The anime adaptation's original soundtrack on December 10, 2008, by King Records under the catalog number KICA-945. Twenty-eight tracks of the album are background music whereas the other six tracks are the shortened versions of all the theme songs. The album is separated into four sections named chronologically after the seasons starting with spring.

===Drama CDs===
King Records has released two drama CDs adaptations of the series.
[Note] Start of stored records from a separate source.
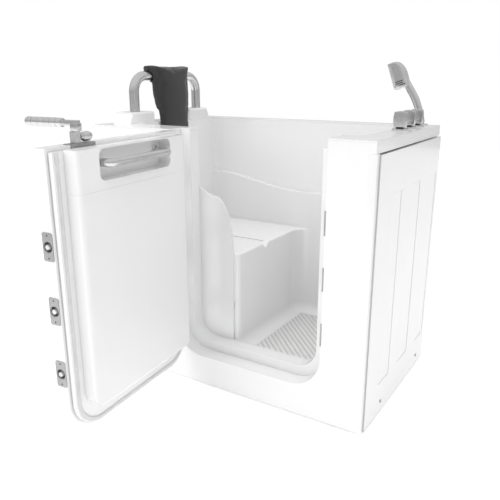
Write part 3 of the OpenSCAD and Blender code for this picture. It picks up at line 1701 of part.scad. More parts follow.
// Overflow fitting on the right wall, above the drain.
module overflow_body() {
  x = basin_right + wall;
  color(steel) placed() at(0, drain_y, overflow_height) difference() {
    union() {
      rod_x(basin_right - overflow_cover, basin_right, 0, 0, overflow_diameter);
      rod_x(basin_right, x + pipe_offset, 0, 0, waste_diameter - 2 * seat_gap);
      rod_z(x + pipe_offset, 0, -waste_diameter, waste_diameter / 2, waste_diameter);
    }
    rod_z(x + pipe_offset, 0, -waste_diameter - over, 0, waste_diameter - 2 * pipe_wall);
    rod_x(basin_right - overflow_cover - over, basin_right, 0, 0, stem_bore + 2 * running);
    for (a = [0:60:300]) rotate([a, 0, 0]) at(0, overflow_diameter * 2 / 5, 0)
      rod_x(basin_right - overflow_cover - over, basin_right - overflow_cover / 2, 0, 0, pipe_wall);
  }
}

// Pipe from the overflow down to the drain's branch.
module overflow_pipe() {
  x = basin_right + wall + pipe_offset;
  z = frame_height + tube_side + waste_diameter * 3 / 4;
  bend = waste_diameter * 3 / 4;
  color(plastic) placed() difference() {
    overflow_run(x, z, bend, waste_diameter, 0);
    overflow_run(x, z, bend, waste_diameter - 2 * pipe_wall, over);
  }
}

module overflow_run(x, z, bend, d, cut) {
  rod_z(x, drain_y, z + bend, overflow_height - waste_diameter + cut, d);
  rod_x(drain_x + waste_diameter - cut, x - bend, drain_y, z, d);
  at(x - bend, drain_y, z + bend) rotate([90, 0, 0]) rotate([0, 0, -90])
    rotate_extrude(angle = 90) at(bend, 0) circle(d = d);
}

// Knob on the overflow that works the drain plug.
module overflow_knob() {
  x = basin_right - overflow_cover - move_gap;
  color(chrome) placed() at(0, drain_y, overflow_height) {
    rod_x(x - knob_depth, x, 0, 0, overflow_diameter * 3 / 5);
    rod_x(x - over, basin_right - over, 0, 0, stem_bore);
    block(x - 2 * knob_depth, x - knob_depth, -pipe_wall, pipe_wall, -overflow_diameter / 4,
      overflow_diameter / 4);
  }
}

deck();
front_shell();
basin_well();
grip_bars();
side_panel();
panel_screws();
frame_uprights();
frame_long_rails();
frame_cross_rails();
levelling_feet();
foot_nuts();
head_rail();
rail_nuts();
headrest();
strike_plates();
strike_screws();
hinge_tub_leaves();
hinge_tub_screws();
hinge_pins();
drain_body();
overflow_body();
overflow_pipe();
tap_escutcheons();
valve_bodies();
valve_nuts();
filler_spout();
shower_cradle();
door_slab();
door_flange();
inner_panel();
panel_cap();
door_seal();
seal_block();
grab_bar();
bar_posts();
latch_plates();
latch_screws();
bolt_guides();
lever_plate();
lever_plate_screws();
lever_bearing();
hinge_door_leaves();
hinge_door_screws();
lever_arm();
lever_grip();
friction_knob();
latch_carrier();
latch_bolts();
hot_handle();
cold_handle();
diverter_handle();
hand_shower();
shower_face();
overflow_knob();
drain_plug();
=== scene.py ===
import contextlib
import json
import math

import bmesh
import bpy
from bpy.props import FloatProperty, FloatVectorProperty, IntProperty, PointerProperty
from mathutils import Matrix, Vector


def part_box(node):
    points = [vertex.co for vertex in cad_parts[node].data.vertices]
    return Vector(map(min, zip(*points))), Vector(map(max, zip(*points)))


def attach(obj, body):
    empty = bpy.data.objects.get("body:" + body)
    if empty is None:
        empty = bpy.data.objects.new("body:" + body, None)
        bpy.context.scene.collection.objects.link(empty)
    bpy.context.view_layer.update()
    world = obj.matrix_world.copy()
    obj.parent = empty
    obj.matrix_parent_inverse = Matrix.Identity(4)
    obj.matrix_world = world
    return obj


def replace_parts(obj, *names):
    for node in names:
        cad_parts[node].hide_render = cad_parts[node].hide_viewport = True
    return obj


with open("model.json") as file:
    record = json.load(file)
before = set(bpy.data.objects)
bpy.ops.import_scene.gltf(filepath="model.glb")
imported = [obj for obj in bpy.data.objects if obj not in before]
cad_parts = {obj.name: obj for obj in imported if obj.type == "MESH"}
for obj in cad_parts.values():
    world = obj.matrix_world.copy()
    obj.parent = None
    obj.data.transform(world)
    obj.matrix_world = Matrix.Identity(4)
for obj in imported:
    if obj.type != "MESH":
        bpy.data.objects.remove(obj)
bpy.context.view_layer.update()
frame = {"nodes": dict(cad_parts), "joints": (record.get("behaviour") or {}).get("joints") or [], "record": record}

bl_info = {
    "name": "Walk-in Bath Dressing",
    "version": (1, 0, 0),
    "blender": (4, 5, 0),
    "location": "3D View > Sidebar > Bath",
    "description": "Dresses the packed walk-in bath with its finishes, padding and small fittings",
    "category": "Object",
}

NODES = frame["nodes"]
JOINTS = {joint["name"]: joint for joint in frame["joints"]}
BODY_OF = {node: body for body, nodes in frame["record"]["behaviour"]["bodies"].items() for node in nodes}

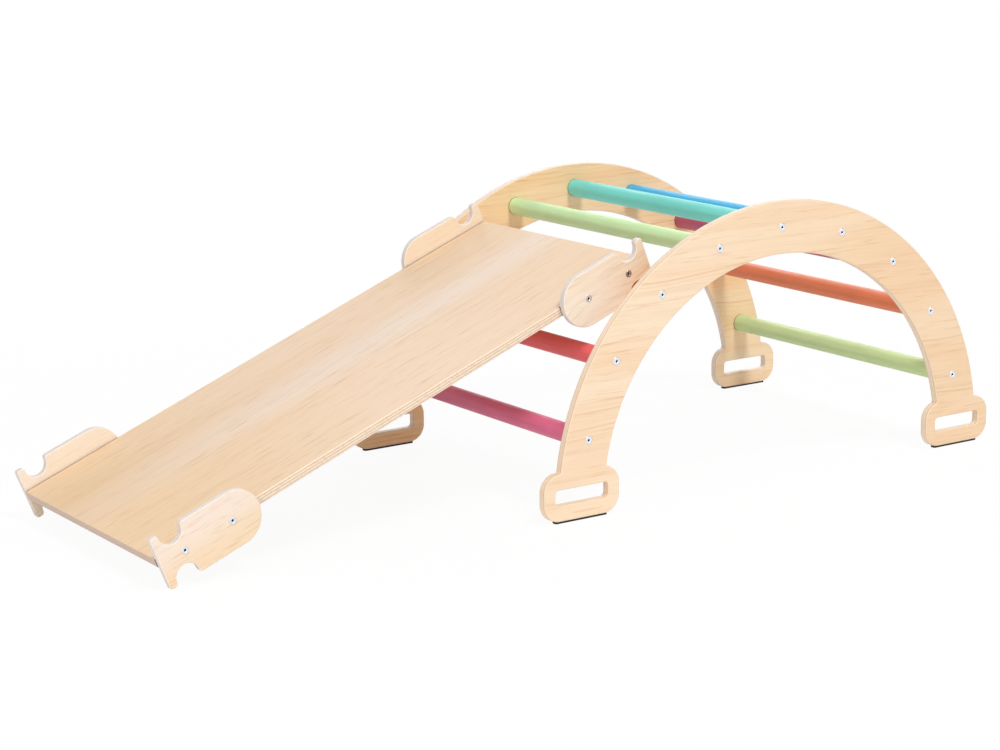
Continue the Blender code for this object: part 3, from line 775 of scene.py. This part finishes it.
def panelOutline(size):
    # Half of the panel from its top round one foot and back under the band, and the mirrored half.
    centre = (0.0, size["centreHeight"])
    inner = size["outerRadius"] - size["bandWidth"]
    outerTurn, outerFillet, outerCorner = shoulder(size["outerRadius"], 1, size)
    innerTurn, innerFillet, innerCorner = shoulder(inner, -1, size)
    radius, steps = size["footCorner"], size["cornerSteps"]
    left = size["footSpread"] / 2 - size["footLength"] / 2 + radius
    right = size["footSpread"] / 2 + size["footLength"] / 2 - radius
    upper, lower = size["footTop"] - radius, size["footBottom"] + radius
    parts = np.concatenate([
        arcPoints(centre, size["outerRadius"], quarter, outerTurn, size["arcSteps"]), outerFillet,
        arcPoints((right, upper), radius, outerCorner, 0.0, steps),
        arcPoints((right, lower), radius, 0.0, -quarter, steps),
        arcPoints((left, lower), radius, -quarter, -half, steps),
        arcPoints((left, upper), radius, half, half - innerCorner, steps), innerFillet[::-1],
        arcPoints(centre, inner, innerTurn, quarter, size["arcSteps"]),
    ])
    return closedOutline([parts, parts[::-1] * (-1.0, 1.0)])


def panelShell(size, screw, rungPlaces, rungRadius):
    # The outline with a slot in each foot, and for each rung a countersunk hole that widens, at the
    # back, into the socket that takes the rung's end.
    slotHeight = (size["footBottom"] + size["footTop"]) / 2
    slots = [roundedRectangle((side * size["footSpread"] / 2, slotHeight),
                              size["footLength"] / 2 - size["slotEndWall"], size["slotHeight"] / 2,
                              size["slotCorner"], size["slotSteps"]) for side in (1, -1)]
    seat = headSeat(screw, fitGap)
    socketFloor, socket = panelThickness - size["rungSocketDepth"], rungRadius + fitGap
    profile = seat + [(seat[-1][0], socketFloor), (socket, socketFloor), (socket, panelThickness)]
    holes = [(ringStack(profile, holeSteps, place), ("front", "back")) for place in rungPlaces]
    return plateShell(size, panelThickness, panelOutline(size), slots, holes)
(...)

The first CD is an eight-track album entitled 'Kyou no 5 no 2' Drama CD vol.1 (今日の5の2 ドラマCD vol.1) released on December 25, 2008, under the catalog number KICA-951. The second CD is a nine-track album entitled 'Kyou no 5 no 2' Drama CD vol.2 (今日の5の2 ドラマCD vol.2) released on February 25, 2009, under the catalog number KICA-952.

==Reception==
Anime News Network's Carl Kimlinger praised the 2007 OVA's characters design as "smooth" and "shiny". He also praised the 2008 anime adaptation for almost entirely removing what he described as "squirm-inducing fan-service" as was present in the OVA adaptation.